QHSC: The Quasar Candidate Catalog for the Hyper Suprime-Cam Subaru Strategic Program
Rui Zhu, Xue-Bing Wu, Yuxuan Pang, Yuming Fu
TL;DR
The paper presents QHSC, a deep, ML-driven catalog of quasar candidates in the HSC-SSP Wide survey built from four photometric parent samples and evaluated with multiple deep spectroscopic datasets. It employs XGBoost classifiers for quasar selection and a bagging-XGBoost regressor for photometric redshift estimation, achieving high completeness (>$85\%$) and substantial purity, especially when mid-infrared data from WISE are included. Near-infrared data from UKIDSS/VISTA and, to a lesser extent, SCUSS $u$-band data further improve redshift estimates and reduce catastrophic outliers to around $\sim 10\%$ in optimized samples. The resulting QHSC catalog, publicly available, supports studies of quasars and cosmology and demonstrates the viability of ensemble ML approaches for quasar selection in upcoming wide/deep imaging surveys.
Abstract
The Hyper Suprime-Cam Subaru Strategic Program (HSC-SSP) is a deep wide-field multi-band imaging survey consisting of three layers (Wide, Deep, and UltraDeep), with the Wide layer covering $\sim 1470$ deg$^2$ to a depth of $i \sim 26$ mag. We present the QHSC catalog, a machine-learning selected sample of quasar candidates with photometric redshifts in the Wide layer of the HSC-SSP survey (Public Data Release 3). The full QHSC catalog contains four distinct samples: a master sample with HSC-only photometry, an HSC+WISE sample, and two samples including near-infrared data from UKIDSS and VISTA, denoted as GoldenU and GoldenV. For each sample, an XGBoost classifier is trained and evaluated using independent spectroscopic test sets from HETDEX, VVDS, and zCOSMOS-bright.
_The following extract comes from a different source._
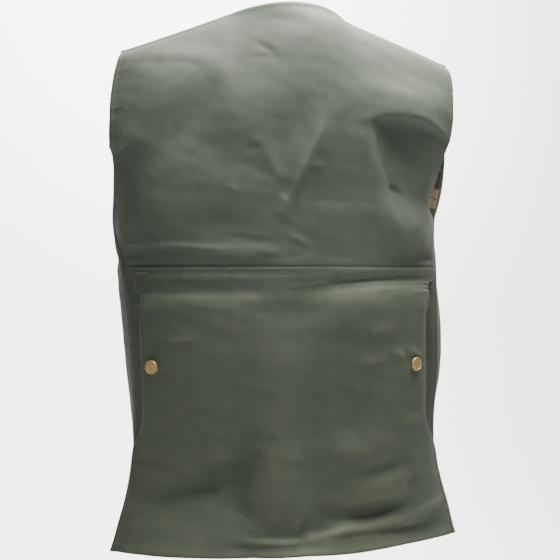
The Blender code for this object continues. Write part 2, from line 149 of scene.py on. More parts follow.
# Short rows of stitches on the back and on the pocket's band: x and z from, x and z to
BACK_ROWS = ((0.0647, -0.1985, 0.0797, -0.1979), (0.0662, -0.2016, 0.0782, -0.2010))
POCKET_ROWS = ((-0.091, -0.2945, -0.022, -0.2940), (-0.091, -0.2985, -0.022, -0.2980))

# A stitch's rings: place along it, width and height, as shares of its length and of the thread
STITCH_RINGS = (
    (-0.50, 0.30, -0.90), (-0.34, 0.85, 0.00), (0.00, 1.00, 0.25), (0.34, 0.85, 0.00), (0.50, 0.30, -0.90),
)

Crease = namedtuple("Crease", "x_from z_from x_to z_to bow above below stand peak")


def in_metres(*rows):
    """Creases from rows of millimetres that end in the share of the peak."""
    return [Crease(*(value / 1000 for value in row[:-1]), row[-1]) for row in rows]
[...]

The numbers of quasar candidates in the QHSC catalog are 1,184,574 (master), 371,777 (HSC+WISE), 87,460 (GoldenU), and 120,572 (GoldenV), with respective completeness values of 85.3%, 92.7%, 89.8%, and 91.3%. We develop ensemble photometric redshift estimators based on bootstrap aggregating (bagging) of multiple XGBoost regressors, achieving outlier fractions of 21.7%, 13.1%, 9.5%, and 10.7% for these samples. The catalog provides quasar classification probabilities (p_QSO), enabling construction of purer subsamples via thresholding. This work offers a valuable resource for studies of quasars and cosmology, and highlights the effectiveness of machine learning for quasar selection in future wide and deep imaging surveys. The catalog is publicly available at https://doi.org/10.5281/zenodo.17515028.